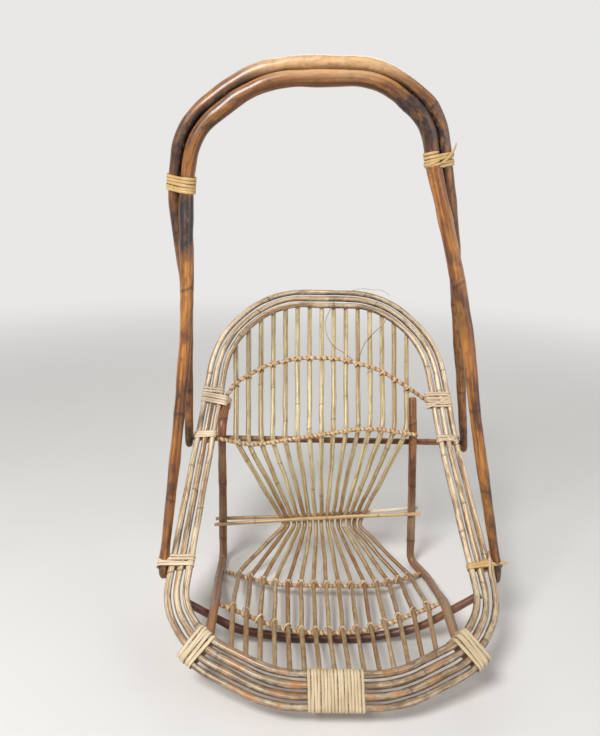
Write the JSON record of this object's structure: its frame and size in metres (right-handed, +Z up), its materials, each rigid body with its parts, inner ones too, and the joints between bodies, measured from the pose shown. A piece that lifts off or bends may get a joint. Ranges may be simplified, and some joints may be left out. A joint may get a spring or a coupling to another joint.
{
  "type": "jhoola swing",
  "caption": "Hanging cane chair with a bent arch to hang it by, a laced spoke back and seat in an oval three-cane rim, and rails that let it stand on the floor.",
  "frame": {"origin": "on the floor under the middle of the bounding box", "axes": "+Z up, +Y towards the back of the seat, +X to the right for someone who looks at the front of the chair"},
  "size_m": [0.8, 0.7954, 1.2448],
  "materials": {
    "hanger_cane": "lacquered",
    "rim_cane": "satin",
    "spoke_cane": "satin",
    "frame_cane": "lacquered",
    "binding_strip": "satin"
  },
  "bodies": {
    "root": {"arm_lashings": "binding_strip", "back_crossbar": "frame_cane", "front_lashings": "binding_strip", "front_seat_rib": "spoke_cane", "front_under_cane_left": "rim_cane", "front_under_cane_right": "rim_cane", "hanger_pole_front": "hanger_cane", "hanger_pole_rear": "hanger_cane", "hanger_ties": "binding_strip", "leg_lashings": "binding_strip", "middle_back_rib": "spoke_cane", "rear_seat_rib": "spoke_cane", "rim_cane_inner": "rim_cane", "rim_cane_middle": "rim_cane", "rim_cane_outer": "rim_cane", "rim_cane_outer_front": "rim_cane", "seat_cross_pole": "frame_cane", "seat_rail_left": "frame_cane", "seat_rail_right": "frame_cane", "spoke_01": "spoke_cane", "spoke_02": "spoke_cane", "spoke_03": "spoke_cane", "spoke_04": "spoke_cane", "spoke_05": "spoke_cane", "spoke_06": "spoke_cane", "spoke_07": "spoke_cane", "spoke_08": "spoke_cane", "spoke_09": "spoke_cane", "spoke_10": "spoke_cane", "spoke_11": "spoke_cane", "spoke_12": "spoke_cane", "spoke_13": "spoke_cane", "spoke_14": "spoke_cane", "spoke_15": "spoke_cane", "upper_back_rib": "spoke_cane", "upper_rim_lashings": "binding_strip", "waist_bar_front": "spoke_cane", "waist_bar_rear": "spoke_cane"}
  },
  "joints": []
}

---

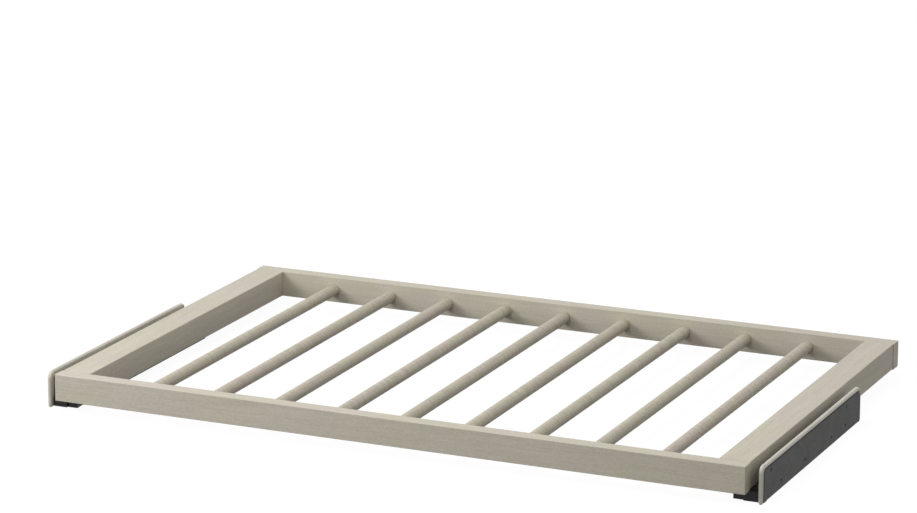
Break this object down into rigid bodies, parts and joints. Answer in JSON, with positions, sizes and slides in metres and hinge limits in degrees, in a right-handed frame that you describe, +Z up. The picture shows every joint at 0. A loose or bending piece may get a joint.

§ Work to complete
From the listing above, find the number of lines with the word "bodies" in them. Answer with the number only.

§ Response to this task
3